Detecting and responding to system outages in a high availability solution

Implementing a high availability solution does not prevent hardware or software failures. However, having redundant systems and a failover mechanism enables your solution to detect and respond to failures, and reroute workload so that user applications are still able to do work.

Procedure

When a failure occurs, your database solution must do the following:

  1. Detect the failure.

    Failover software can use heartbeat monitoring to confirm the availability of system components. A heartbeat monitor listens for regular communication from all the components of the system. If the heartbeat monitor stops hearing from a component, the heartbeat monitor signals to the system that the component has failed.

  2. Respond to the failure: failover.
    1. Identify, bring online, and initialize a secondary component to take over operations for the failed component.
    2. Reroute workload to the secondary component.
    3. Remove the failed component from the system.
  3. Recover from the failure.

    If a primary database server fails, the first priority is to redirect clients to an alternate server or to failover to a standby database so that client applications can do their work with as little interruption as possible. Once that failover succeeds, you must repair whatever went wrong on the failed database server so that is can be reintegrate it back into the solution. Repairing the failed database server may just mean restarting it.

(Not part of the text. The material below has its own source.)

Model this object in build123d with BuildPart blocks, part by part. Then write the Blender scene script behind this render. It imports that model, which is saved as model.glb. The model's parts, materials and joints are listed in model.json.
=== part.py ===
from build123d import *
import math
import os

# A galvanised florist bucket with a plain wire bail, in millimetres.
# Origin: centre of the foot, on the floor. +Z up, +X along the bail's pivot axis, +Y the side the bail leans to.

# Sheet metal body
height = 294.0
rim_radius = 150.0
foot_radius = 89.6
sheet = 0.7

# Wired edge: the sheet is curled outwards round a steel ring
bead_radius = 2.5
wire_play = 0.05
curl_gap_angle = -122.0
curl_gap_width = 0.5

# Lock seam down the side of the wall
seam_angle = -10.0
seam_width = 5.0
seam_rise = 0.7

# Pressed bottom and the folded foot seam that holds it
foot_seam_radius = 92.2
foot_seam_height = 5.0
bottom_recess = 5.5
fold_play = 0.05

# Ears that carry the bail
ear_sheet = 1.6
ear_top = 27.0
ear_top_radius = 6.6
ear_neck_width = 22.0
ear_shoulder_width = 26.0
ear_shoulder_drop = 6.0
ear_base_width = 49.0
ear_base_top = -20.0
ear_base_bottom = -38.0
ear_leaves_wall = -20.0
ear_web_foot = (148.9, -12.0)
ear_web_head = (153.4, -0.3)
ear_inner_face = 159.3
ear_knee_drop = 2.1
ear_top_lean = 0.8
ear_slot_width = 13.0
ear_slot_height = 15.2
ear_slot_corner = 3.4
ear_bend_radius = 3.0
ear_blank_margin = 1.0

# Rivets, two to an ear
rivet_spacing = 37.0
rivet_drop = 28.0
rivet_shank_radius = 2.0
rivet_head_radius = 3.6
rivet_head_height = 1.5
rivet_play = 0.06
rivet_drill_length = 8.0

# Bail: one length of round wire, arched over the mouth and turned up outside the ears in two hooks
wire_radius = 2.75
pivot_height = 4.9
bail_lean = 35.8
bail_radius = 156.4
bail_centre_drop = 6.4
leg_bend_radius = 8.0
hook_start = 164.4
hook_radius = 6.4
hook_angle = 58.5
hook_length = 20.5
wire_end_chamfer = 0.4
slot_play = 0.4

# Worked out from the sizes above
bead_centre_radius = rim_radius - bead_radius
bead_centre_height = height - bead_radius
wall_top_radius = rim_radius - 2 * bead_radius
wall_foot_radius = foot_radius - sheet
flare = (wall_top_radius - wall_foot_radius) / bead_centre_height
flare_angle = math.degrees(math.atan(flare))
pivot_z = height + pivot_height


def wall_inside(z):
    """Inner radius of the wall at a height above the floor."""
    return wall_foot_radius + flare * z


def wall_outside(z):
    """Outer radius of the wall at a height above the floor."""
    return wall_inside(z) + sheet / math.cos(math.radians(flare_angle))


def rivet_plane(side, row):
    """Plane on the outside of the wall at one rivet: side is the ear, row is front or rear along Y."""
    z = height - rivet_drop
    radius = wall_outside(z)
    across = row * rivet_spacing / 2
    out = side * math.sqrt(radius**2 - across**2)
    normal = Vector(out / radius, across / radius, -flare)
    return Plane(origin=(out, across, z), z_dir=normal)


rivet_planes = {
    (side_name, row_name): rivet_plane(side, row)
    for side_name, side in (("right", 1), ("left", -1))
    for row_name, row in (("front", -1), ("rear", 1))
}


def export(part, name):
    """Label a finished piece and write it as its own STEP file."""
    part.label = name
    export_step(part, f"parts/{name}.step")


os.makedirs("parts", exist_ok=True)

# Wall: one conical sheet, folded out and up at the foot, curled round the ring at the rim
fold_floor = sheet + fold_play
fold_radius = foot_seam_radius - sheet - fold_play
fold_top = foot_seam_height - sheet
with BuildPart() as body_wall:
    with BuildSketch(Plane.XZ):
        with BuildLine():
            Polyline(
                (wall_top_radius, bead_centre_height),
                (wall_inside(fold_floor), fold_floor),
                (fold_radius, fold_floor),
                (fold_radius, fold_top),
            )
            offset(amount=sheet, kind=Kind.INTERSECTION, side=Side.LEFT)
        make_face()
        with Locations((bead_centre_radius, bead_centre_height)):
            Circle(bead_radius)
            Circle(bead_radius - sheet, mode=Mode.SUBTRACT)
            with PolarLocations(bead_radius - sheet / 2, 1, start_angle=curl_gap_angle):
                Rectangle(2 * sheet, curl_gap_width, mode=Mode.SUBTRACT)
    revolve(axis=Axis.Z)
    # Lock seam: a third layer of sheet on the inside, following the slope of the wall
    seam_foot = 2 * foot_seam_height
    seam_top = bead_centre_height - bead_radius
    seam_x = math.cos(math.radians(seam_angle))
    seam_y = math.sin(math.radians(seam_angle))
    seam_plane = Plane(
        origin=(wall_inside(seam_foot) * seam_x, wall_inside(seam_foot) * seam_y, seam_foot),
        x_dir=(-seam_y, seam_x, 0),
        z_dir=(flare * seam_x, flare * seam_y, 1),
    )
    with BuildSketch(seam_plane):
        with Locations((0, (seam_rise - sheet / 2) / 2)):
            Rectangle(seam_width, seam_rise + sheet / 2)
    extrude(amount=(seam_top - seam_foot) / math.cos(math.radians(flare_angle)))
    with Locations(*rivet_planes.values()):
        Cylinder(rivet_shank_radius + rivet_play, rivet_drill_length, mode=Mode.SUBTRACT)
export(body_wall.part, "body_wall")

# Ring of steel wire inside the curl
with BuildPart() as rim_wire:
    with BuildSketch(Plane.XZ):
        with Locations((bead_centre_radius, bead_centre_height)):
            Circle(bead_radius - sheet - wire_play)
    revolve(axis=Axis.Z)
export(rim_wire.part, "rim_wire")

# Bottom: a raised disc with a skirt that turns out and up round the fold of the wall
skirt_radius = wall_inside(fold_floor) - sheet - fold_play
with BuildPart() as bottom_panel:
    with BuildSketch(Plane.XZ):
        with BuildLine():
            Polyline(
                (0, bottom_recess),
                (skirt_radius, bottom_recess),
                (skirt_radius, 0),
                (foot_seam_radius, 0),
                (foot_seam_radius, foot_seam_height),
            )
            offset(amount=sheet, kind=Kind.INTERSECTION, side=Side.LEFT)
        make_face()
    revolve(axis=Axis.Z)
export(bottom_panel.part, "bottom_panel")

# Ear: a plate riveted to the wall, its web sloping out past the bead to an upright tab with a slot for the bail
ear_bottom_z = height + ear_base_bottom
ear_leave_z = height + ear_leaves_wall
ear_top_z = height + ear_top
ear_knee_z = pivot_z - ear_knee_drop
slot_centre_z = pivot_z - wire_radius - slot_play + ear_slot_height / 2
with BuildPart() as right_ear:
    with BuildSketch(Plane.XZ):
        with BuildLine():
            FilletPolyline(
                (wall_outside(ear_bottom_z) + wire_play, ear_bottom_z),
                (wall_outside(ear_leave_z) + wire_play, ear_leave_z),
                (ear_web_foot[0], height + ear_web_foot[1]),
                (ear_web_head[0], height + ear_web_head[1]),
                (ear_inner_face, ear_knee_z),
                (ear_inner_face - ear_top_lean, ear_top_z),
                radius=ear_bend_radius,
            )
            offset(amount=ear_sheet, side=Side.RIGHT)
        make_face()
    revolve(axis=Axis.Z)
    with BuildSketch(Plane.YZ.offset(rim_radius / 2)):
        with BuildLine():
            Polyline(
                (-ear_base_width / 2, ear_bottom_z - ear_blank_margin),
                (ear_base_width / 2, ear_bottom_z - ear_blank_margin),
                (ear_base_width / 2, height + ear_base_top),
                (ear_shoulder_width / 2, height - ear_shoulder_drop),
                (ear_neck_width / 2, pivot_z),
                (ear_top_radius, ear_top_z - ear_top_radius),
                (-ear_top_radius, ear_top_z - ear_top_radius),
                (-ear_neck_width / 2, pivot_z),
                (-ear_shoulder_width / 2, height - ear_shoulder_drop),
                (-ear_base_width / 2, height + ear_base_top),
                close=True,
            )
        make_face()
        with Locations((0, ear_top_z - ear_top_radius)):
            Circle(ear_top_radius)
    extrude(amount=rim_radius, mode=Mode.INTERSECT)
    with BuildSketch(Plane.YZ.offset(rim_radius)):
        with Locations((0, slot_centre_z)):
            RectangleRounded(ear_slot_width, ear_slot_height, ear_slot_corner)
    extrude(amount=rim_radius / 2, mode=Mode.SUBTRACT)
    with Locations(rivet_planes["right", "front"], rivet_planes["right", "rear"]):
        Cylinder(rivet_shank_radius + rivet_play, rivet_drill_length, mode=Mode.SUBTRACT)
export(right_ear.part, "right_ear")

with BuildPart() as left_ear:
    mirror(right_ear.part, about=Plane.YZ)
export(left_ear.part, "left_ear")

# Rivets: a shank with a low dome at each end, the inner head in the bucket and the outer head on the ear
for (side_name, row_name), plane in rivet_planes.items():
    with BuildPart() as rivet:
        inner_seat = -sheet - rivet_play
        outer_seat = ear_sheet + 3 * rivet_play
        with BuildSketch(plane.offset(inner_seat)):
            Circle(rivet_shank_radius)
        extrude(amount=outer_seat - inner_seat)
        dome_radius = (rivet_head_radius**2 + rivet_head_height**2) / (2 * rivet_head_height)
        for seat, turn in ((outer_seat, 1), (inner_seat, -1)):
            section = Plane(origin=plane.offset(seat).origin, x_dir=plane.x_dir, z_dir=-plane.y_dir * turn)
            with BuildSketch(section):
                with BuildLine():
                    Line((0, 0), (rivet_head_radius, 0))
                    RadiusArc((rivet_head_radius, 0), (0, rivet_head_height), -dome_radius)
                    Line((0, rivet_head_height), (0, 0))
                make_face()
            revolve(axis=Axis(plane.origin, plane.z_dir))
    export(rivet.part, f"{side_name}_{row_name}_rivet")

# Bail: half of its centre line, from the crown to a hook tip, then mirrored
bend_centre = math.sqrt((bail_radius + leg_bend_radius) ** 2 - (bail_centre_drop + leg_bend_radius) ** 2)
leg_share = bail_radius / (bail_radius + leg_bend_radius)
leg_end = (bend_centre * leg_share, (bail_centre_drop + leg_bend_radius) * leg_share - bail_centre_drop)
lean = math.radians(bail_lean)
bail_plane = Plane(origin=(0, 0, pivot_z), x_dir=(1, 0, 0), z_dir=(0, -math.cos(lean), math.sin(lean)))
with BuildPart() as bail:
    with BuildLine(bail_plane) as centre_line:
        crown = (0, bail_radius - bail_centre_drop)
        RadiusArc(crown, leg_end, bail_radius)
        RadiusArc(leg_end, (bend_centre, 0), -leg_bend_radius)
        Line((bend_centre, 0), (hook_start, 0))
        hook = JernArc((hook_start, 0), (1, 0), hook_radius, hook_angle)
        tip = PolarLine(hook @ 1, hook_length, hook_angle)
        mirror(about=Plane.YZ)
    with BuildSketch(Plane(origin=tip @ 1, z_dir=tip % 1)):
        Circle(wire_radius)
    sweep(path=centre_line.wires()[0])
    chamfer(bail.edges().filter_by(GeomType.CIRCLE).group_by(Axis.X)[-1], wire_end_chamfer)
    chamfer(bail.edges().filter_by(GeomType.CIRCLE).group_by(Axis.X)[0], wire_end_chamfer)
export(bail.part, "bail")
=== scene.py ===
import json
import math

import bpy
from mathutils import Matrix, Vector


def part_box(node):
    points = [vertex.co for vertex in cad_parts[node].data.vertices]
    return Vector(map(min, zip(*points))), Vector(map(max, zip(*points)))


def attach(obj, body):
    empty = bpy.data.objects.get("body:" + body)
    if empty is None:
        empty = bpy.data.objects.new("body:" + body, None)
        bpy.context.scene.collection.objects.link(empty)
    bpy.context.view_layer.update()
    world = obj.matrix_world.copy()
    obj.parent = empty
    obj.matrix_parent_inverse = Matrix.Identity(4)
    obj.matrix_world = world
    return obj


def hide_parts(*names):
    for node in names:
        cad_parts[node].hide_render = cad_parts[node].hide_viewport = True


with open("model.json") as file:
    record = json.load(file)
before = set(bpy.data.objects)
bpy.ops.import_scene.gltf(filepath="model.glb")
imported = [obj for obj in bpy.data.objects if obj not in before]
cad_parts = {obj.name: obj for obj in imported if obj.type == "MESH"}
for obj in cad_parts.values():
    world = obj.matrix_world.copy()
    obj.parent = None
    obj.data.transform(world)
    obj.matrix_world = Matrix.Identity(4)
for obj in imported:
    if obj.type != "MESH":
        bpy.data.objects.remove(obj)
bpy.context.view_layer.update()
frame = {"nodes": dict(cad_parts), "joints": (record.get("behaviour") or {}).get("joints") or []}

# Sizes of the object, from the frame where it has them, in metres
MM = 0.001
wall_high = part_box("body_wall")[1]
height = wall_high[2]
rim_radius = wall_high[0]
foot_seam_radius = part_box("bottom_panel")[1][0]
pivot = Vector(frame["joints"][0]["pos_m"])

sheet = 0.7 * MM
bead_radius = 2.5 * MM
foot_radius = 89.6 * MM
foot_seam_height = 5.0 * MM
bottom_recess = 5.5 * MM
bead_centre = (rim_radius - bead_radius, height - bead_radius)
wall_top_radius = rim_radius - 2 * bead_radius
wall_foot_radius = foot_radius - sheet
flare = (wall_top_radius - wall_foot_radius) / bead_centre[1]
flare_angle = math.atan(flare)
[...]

  4. Return to normal operations.

    Once the failed database system is repaired, you must integrate it back into the database solution. You could reintegrate a failed primary database as the standby database for the database that took over as the primary database when the failure occurred. You could also force the repaired database server to take over as the primary database server again.

What to do next

Db2® database can perform some of these steps for you. For example:

  • The Db2 High Availability Disaster Recovery (HADR) heartbeat monitor element, hadr_heartbeat, can detect when a primary database has failed.

  • Db2 client reroute can transfer workload from a failed database server to a secondary one.

  • The Db2 fault monitor can restart a database instance that terminates unexpectedly.